All’interno di An prima, e del Pdl oggi, Minniti fa riferimento a Giorgio Holzmann, il deputato che nell’agosto scorso ha firmato un disegno di legge che vuole equiparare i «ragazzi di Salò» ai partigiani. Quei ragazzi che - senza alcuno scrupolo morale - rastrellavano e portavano in via Resia ebrei, partigiani, sacerdoti antifascisti, militari italiani, testimoni di Geova, puttane, finocchi, storpi e zingari. Ecco perché Minniti non può dare lezioni di “politically correct”. Se ficchi il naso in una storia che non ti appartiene, rischi di dire stupidaggini tremende. E di ottenere l’effetto contrario. Ma i paradossi del “nostro” 25 aprile non sono tutti qui e non riguardano solo Minniti.

Solo in Alto Adige si può vedere il giorno della Resistenza i «fascistissimi» di Donatone Seppi («Mussolini è stato un grand’uomo, l’unica cazzata che ha fatto è stata la guerra», la sua massima preferita), commemorare l’Alpino di Brunico sull’attenti. Solo qui (e forse in qualche birreria di naziskin a Norimberga) si possono vedere gli Schützen esaltare la Wehrmacht e celebrare la Liberazione come un funerale. E solo qui può accadere che il vicesindaco della città capoluogo si rifiuti di presenziare alla targa di Manlio Longon o alla stele di via Resia. Con il sindaco espressione del centrosinistra che fa spallucce e dice: «Nessun problema, rispetto la sua decisione». Lo storico Giorgio Delle Donne una volta ha detto: «Questo è l’unico posto al mondo dove i fascisti sono stati antinazisti e i nazisti antifascisti».
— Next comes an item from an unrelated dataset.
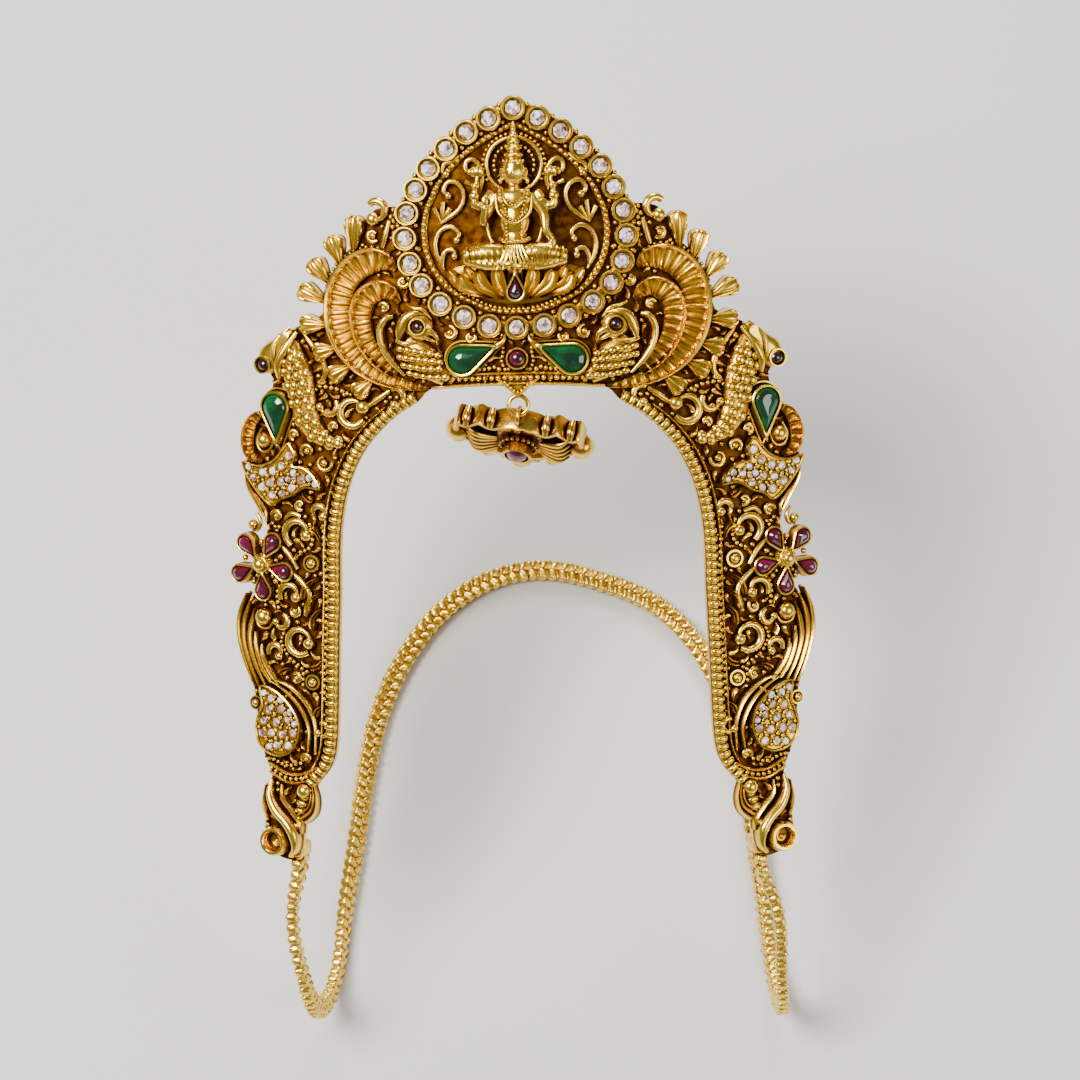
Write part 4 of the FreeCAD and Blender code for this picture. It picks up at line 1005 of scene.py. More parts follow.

Evidentemente, le radici di questo scontro pulsano ancora. Ma il 25 aprile, per piacere, lasciatelo perdere. Non c’entra niente. E’ un’altra storia. E’ l’atto fondativo di una repubblica democratica, che - nel bene e nel male - regge ancora. E che permette a Minniti e Schützen di dire e fare quello che vogliono. I più intelligenti sono stati i “veci” dell’Ana. Col magone hanno rinunciato all’adunata nazionale per rispettare le celebrazioni hoferiane. E ieri, a Brunico, hanno esposto un solo striscione: «Voi qui, i nostri alpini in Abruzzo». A lavorare. Grazie.